William G. Brown | |
Office: | Louisiana State Superintendent of Education |
Term Start: | 1872 |
Term End: | 1876 |
Predecessor: | Thomas W. Conway |
Birth Date: | 12 August 1832 |
Birth Place: | Trenton, New Jersey, US |
Occupation: | Politician, educator, editor |
Death Place: | New Orleans, Louisiana, US |
Successor: | Robert M. Lusher |
William G. Brown (August 12, 1832 – May 14, 1883) was an American educator, editor, and the first African American to serve as Louisiana State Superintendent of Education from 1872 to 1876. Brown was one of only four African Americans elected to the office of state education superintendent in the United States during the Reconstruction era. He also served as the first editor of the Louisianian newspaper.
Brown was born August 12, 1832, to Henry and Sarah Brown, an interracial couple, in Trenton, New Jersey. During Brown's childhood, the family moved to Jamaica, where his father worked as a journalist. Brown received his education in the British West Indies or in England and later lived in Washington, D.C. Following the American Civil War, he moved to New Orleans to become a teacher.
Brown held minor offices such as Iberville Parish delegate (alongside Pierre G. Deslonde) to the Louisiana Constitutional Convention of 1867–1868, election registrar for Iberville Parish, and chief enrolling clerk in the Louisiana State Senate. From 1870 to early 1873, he was the first editor of the Louisianian, a Radical Republican semi-weekly newspaper founded in New Orleans in 1870 by P. B. S. Pinchback, who sought to appeal to white as well as Black readers.[1] [2]
Brown was a delegate representing New Orleans' 3rd Ward at the Republican state convention, held in August 1872 in New Orleans. The convention nominated Brown for state superintendent of public instruction on a Republican unity ticket headed by William P. Kellogg. The Republican ticket swept the bitterly contested 1872 state elections and assumed office on December 10, 1872.

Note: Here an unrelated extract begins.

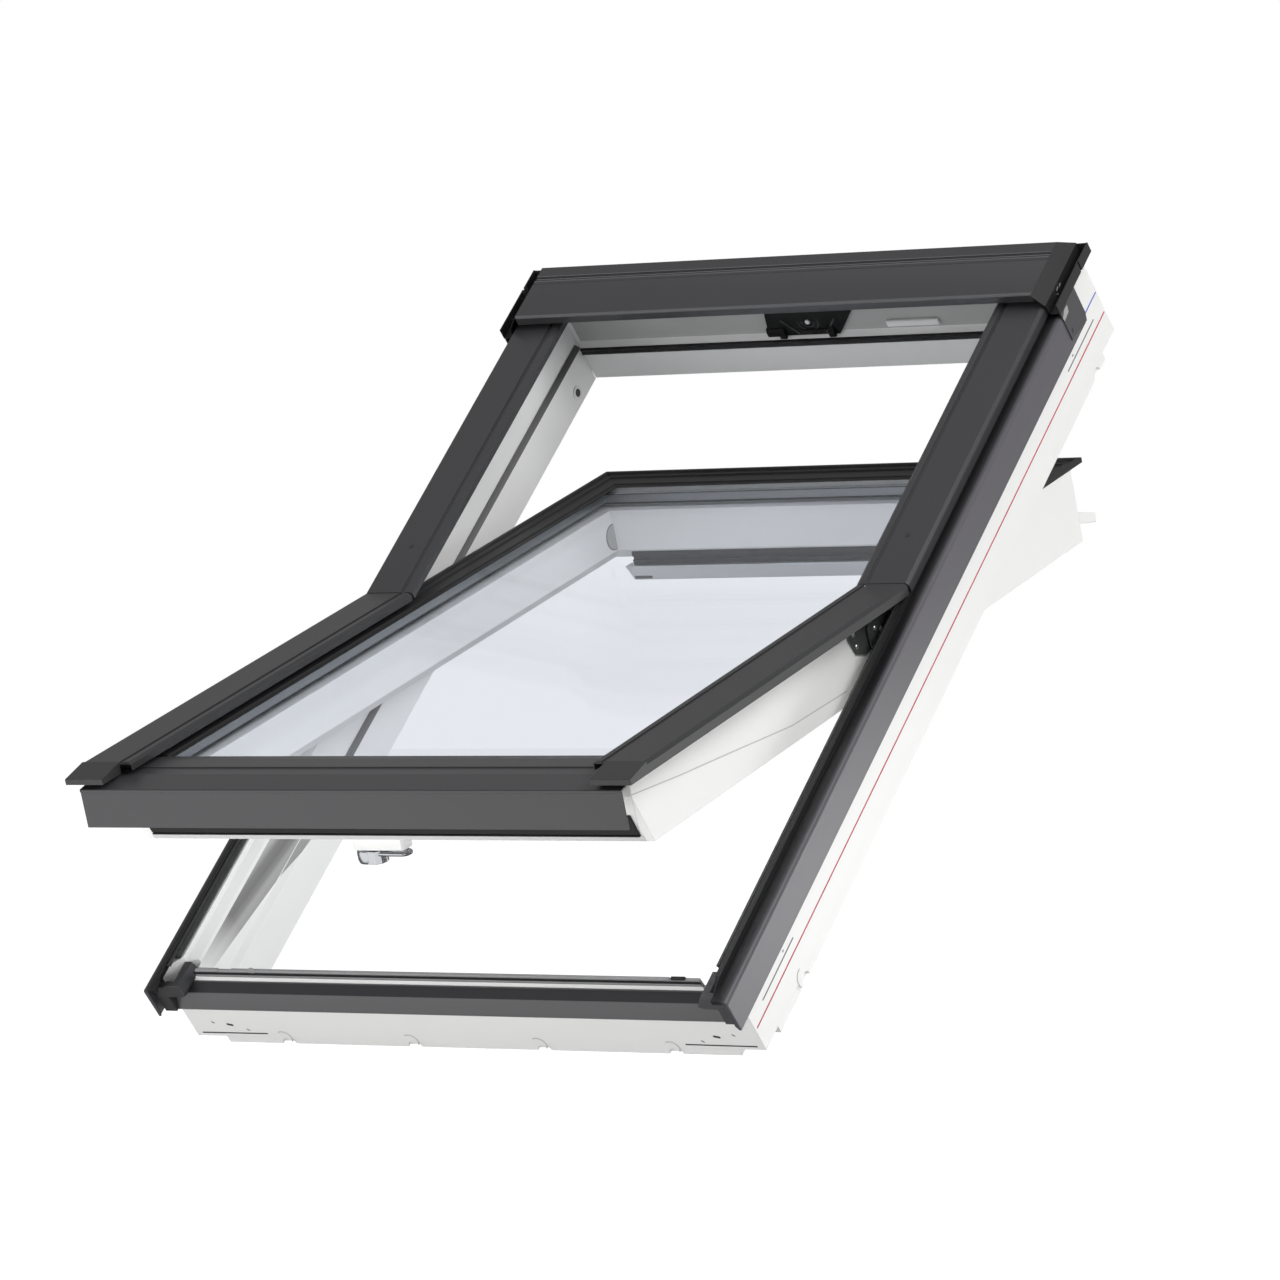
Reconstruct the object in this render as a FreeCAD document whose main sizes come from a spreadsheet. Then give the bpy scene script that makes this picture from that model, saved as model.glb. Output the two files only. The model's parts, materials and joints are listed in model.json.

As superintendent, Brown had to contend with Louisiana's severely underfunded public school districts. He strengthened fiscal accountability and efficiency, presided over the construction of 213 schoolhouses, fought for greater legislative funding, and upheld school desegregation. He continued to hold minor public offices, including assistant secretary to the New Orleans Park Board of Commissioners and trustee of New Orleans University, Louisiana State University, the University of Louisiana, and Louisiana State Agricultural and Mechanical College (which merged with LSU in 1877).
Brown was again nominated for superintendent in the 1876 elections, but the Republican ticket lost the bitterly contested election, signaling the return of government-sanctioned white supremacy in Louisiana. The Democrat-dominated state legislature empaneled a five-member committee to investigate the State Department of Education under previous Republican administrations. This Joint Committee of Investigation praised Brown for his "faithfully kept" records and “faithful performance of his duties.” Harper’s Weekly had deemed him "a colored man of unusual attainments, energy, and refinement."
After leaving office in 1877, Brown became a partner in the brokerage firm of C. C. Antoine & Company in New Orleans. From 1880 through 1883, he worked as Liquidating Clerk in the United States Custom House (New Orleans). As of 1882, he was serving as corresponding secretary of the Crescent City Arthur Republican Central Club. In 1883, Brown became treasurer and Antoine president of the Cosmopolitan Insurance Association. A Freemason, Brown served as deputy grand master of the Eureka Grand Lodge of the State of Louisiana and as treasurer of Berry Lodge No. 2.
Brown married Catherine Murchison, a native of Louisiana, on October 22, 1872, in New Orleans.
He died at his New Orleans home on May 14, 1883, at the age of 50.